Take the lines from the one bearing "base_shell();" to the one bearing "record = json.load(file)", inclusive, and reproduce them exactly; include no other line.
________________
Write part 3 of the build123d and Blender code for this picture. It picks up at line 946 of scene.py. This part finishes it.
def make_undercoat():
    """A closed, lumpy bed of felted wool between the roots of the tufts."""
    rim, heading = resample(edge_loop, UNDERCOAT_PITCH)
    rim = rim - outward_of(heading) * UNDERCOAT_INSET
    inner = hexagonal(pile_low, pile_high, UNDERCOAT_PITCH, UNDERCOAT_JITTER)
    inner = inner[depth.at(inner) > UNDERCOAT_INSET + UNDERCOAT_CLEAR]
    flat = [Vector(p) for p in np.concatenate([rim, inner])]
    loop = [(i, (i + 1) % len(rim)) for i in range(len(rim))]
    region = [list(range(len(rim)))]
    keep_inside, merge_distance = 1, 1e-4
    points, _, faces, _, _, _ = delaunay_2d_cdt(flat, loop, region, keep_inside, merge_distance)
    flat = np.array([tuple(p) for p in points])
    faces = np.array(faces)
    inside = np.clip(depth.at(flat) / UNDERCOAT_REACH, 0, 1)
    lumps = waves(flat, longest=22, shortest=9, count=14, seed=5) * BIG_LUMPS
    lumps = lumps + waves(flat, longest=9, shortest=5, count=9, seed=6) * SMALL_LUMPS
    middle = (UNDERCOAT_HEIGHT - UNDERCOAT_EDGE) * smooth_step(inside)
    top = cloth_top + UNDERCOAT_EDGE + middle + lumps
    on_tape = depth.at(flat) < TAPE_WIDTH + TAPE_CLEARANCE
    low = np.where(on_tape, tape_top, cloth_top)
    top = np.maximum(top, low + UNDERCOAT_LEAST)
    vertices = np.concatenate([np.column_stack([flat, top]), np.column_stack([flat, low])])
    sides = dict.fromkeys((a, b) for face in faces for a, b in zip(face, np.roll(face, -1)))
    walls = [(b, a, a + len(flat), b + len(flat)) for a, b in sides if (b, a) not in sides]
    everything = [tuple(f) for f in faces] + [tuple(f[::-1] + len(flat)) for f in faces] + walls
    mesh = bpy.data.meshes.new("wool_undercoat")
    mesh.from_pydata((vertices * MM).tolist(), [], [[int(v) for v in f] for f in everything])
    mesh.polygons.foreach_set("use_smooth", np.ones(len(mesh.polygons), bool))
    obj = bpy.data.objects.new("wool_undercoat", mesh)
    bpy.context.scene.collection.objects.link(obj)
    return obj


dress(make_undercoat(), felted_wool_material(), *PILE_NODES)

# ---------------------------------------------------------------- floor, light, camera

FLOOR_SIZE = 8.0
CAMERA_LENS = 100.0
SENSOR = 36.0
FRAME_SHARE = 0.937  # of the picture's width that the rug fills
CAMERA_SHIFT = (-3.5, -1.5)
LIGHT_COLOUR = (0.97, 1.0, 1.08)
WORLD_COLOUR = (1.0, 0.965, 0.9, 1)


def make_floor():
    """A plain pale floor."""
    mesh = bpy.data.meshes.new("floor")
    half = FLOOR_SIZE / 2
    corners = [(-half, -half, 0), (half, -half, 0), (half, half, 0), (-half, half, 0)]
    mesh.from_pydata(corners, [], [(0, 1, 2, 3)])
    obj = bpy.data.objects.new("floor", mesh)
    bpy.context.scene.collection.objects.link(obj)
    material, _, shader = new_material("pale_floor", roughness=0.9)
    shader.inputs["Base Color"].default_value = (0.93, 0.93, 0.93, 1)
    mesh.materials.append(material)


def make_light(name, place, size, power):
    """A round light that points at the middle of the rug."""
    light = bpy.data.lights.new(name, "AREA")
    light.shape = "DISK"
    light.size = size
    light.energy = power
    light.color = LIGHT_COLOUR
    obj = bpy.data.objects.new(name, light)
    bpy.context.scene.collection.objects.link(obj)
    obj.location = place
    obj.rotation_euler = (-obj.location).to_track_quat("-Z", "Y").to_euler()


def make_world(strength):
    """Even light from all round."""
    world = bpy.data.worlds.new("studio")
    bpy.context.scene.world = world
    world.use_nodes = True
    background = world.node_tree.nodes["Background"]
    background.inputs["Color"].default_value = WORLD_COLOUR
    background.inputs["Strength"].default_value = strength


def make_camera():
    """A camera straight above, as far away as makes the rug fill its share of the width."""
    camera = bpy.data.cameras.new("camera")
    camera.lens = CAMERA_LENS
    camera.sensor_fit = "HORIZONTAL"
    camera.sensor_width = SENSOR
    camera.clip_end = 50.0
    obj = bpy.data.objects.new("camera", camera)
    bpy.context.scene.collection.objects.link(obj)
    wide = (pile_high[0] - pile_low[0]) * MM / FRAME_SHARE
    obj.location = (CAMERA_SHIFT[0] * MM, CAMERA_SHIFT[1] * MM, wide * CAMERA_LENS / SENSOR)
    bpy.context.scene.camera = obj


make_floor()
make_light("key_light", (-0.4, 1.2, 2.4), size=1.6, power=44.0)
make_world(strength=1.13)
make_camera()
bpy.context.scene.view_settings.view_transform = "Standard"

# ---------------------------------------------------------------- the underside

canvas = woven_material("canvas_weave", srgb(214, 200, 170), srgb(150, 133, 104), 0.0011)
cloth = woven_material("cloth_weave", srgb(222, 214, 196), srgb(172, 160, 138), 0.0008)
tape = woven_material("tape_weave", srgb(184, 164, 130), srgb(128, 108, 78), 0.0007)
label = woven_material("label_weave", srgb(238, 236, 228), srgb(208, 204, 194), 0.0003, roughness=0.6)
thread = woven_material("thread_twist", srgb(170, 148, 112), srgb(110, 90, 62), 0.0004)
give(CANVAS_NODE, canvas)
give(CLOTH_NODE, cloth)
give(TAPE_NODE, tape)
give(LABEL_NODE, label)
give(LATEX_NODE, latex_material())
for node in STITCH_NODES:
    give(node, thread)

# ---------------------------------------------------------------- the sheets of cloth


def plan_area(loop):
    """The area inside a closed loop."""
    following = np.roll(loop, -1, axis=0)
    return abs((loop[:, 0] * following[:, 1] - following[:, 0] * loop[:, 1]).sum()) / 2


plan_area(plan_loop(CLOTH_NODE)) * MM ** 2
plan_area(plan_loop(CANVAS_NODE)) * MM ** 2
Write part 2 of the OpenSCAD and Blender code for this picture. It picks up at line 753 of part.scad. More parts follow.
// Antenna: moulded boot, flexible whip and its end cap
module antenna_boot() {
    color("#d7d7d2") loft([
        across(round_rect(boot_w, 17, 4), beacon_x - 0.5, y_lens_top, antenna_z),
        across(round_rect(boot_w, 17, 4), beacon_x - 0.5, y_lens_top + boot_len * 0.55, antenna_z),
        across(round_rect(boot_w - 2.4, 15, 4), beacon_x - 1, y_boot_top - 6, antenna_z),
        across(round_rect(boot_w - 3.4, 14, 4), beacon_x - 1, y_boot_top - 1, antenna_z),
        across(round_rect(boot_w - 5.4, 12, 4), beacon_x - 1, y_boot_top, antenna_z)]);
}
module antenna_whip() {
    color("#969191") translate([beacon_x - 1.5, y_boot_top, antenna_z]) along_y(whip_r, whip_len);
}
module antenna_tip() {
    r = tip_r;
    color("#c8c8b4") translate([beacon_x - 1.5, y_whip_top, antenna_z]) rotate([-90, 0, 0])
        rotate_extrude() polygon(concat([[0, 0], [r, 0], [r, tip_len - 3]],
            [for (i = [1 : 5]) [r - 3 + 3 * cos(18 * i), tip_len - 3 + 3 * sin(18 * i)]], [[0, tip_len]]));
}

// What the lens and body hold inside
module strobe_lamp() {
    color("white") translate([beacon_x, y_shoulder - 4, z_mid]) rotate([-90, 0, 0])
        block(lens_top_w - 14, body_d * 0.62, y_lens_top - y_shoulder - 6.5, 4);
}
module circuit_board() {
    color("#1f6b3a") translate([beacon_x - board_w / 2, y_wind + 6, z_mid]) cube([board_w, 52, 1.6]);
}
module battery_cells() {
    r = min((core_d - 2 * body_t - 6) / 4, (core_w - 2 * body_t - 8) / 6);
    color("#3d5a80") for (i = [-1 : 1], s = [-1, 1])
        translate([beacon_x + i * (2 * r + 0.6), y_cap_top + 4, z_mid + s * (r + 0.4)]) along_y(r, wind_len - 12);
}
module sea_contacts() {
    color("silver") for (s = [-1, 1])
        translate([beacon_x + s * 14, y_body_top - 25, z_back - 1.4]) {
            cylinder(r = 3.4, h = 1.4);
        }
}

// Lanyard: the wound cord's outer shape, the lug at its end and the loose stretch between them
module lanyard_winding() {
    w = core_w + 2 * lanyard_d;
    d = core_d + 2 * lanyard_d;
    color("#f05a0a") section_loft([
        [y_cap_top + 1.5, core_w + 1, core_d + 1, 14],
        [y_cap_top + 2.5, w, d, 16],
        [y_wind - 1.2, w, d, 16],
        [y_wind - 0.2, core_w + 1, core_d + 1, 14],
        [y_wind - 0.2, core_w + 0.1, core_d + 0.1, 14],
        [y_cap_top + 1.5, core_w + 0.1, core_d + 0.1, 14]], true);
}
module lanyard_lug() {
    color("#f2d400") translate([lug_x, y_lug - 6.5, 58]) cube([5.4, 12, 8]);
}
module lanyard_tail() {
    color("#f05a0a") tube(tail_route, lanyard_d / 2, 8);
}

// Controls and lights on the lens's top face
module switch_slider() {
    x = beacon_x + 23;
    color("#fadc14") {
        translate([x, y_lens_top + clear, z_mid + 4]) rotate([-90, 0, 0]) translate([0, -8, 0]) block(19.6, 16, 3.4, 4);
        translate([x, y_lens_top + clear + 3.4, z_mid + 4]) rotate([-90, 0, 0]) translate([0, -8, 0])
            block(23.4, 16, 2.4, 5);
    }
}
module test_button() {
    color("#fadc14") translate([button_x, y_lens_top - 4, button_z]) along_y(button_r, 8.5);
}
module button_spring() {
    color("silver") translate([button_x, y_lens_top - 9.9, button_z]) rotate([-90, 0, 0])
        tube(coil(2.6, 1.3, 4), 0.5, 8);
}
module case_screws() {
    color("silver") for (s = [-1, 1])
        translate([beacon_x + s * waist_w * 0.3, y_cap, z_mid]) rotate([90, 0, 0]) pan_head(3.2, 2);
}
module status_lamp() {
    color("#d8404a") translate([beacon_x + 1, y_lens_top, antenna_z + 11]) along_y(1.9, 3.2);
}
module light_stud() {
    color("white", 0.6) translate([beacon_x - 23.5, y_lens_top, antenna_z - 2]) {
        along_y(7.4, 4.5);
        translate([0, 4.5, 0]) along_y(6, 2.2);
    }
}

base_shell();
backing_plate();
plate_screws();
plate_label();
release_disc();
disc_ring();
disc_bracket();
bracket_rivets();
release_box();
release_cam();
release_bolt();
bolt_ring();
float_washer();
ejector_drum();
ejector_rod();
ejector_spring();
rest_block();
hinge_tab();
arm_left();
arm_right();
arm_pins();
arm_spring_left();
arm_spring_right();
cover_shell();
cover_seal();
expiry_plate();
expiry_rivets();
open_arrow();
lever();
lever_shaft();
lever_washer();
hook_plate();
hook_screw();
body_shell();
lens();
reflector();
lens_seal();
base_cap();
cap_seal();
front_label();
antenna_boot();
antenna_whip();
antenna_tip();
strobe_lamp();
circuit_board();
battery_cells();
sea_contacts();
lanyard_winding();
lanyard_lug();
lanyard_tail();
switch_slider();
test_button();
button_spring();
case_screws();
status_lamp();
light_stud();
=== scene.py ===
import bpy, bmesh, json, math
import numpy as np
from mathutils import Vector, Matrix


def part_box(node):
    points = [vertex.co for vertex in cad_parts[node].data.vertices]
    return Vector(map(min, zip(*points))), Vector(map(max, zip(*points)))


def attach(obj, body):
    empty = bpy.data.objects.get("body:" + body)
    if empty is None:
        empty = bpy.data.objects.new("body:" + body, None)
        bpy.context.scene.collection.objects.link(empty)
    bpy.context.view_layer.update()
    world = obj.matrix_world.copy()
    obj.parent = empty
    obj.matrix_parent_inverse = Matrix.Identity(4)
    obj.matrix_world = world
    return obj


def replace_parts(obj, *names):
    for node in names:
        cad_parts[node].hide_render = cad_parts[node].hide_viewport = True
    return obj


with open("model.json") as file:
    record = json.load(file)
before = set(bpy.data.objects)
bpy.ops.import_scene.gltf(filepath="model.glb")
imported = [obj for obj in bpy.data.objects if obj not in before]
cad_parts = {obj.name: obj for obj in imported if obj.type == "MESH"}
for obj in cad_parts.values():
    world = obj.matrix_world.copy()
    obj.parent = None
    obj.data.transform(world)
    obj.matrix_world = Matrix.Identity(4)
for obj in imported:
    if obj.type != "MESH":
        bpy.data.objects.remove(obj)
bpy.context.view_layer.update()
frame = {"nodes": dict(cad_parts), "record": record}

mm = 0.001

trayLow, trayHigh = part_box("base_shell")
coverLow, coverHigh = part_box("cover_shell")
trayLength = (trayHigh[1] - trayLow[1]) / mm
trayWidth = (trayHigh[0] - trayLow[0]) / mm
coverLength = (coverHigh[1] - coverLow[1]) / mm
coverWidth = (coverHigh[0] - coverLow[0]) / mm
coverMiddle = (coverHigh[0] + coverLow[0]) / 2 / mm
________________
*SOLUTION*
base_shell();
backing_plate();
plate_screws();
plate_label();
release_disc();
disc_ring();
disc_bracket();
bracket_rivets();
release_box();
release_cam();
release_bolt();
bolt_ring();
float_washer();
ejector_drum();
ejector_rod();
ejector_spring();
rest_block();
hinge_tab();
arm_left();
arm_right();
arm_pins();
arm_spring_left();
arm_spring_right();
cover_shell();
cover_seal();
expiry_plate();
expiry_rivets();
open_arrow();
lever();
lever_shaft();
lever_washer();
hook_plate();
hook_screw();
body_shell();
lens();
reflector();
lens_seal();
base_cap();
cap_seal();
front_label();
antenna_boot();
antenna_whip();
antenna_tip();
strobe_lamp();
circuit_board();
battery_cells();
sea_contacts();
lanyard_winding();
lanyard_lug();
lanyard_tail();
switch_slider();
test_button();
button_spring();
case_screws();
status_lamp();
light_stud();
=== scene.py ===
import bpy, bmesh, json, math
import numpy as np
from mathutils import Vector, Matrix


def part_box(node):
    points = [vertex.co for vertex in cad_parts[node].data.vertices]
    return Vector(map(min, zip(*points))), Vector(map(max, zip(*points)))


def attach(obj, body):
    empty = bpy.data.objects.get("body:" + body)
    if empty is None:
        empty = bpy.data.objects.new("body:" + body, None)
        bpy.context.scene.collection.objects.link(empty)
    bpy.context.view_layer.update()
    world = obj.matrix_world.copy()
    obj.parent = empty
    obj.matrix_parent_inverse = Matrix.Identity(4)
    obj.matrix_world = world
    return obj


def replace_parts(obj, *names):
    for node in names:
        cad_parts[node].hide_render = cad_parts[node].hide_viewport = True
    return obj


with open("model.json") as file:
    record = json.load(file)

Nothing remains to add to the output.